I re-read the preflop play chapters of Hold ‘em Poker for Advanced Players a little while ago, and noticed something that I had misunderstood before, or rather, that I had dismissed as incorrect before because I had misread it.

In the book, Sklansky and Malmuth suggest sometimes raising a hand like JTs in a multiway pot preflop to build a bigger pot for when we flop a powerful draw (something a hand like JTs is fully capable of doing). My previous misunderstanding was that they meant that we should raise so we could give ourselves odds to continue after the flop. I know I’ve seen others make this mistake in reading it as well, and I’ve dismissed it because that’s just not good. We shouldn’t build a huge pot preflop just to give ourselves odds to continue. That’s a little bit like giving your opponents a couple of dollars just so you can try to win it back from them: Not smart.

However, this is not actually what it says: They advocate (sometimes) raising with a hand like this to give your opponents odds to stay in after the flop. This is completely different! If we build a big pot with a speculative hand preflop, our opponents will often peel a card on the flop because of the odds they’re getting, and when we have a powerful draw this is a huge benefit for us!
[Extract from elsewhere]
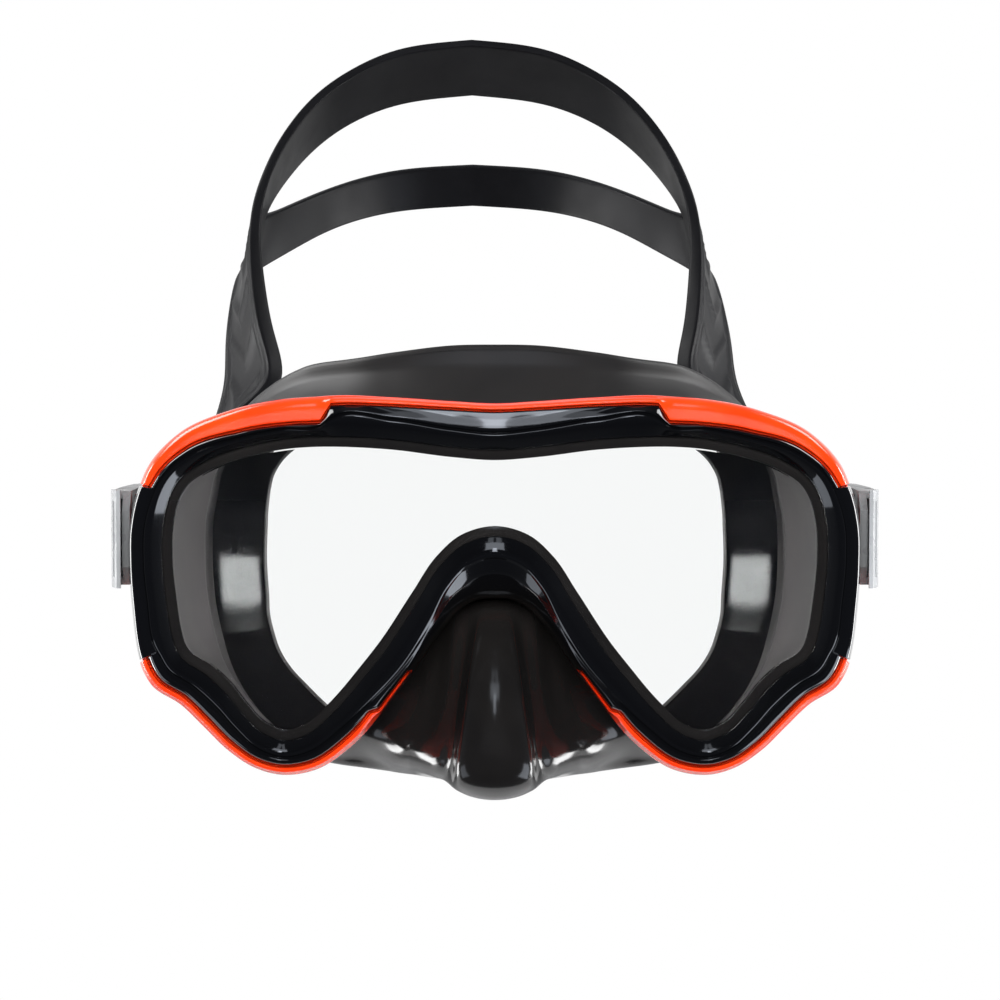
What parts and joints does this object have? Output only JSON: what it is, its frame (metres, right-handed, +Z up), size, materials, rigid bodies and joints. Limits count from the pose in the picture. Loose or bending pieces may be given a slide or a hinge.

The size of the pot forces them to stay in, which is excellent for our draw: Strong draws like multiway pots.

This is of course only an example, but my overall point is that I’m currently reworking my preflop play. I don’t think it’s going to change very much in terms of how I actually play the hands I’m dealt, but it is changing the way I think about the hands. When you’re dealing with margins of only a few percent here and there, and small relative long term win rates, finding extra profit even in the marginal situations is important. Preflop isn’t something you can just learn once and then discard.

Take the time to work through all the streets of hold ‘em, and see how learning something about one street affects the next.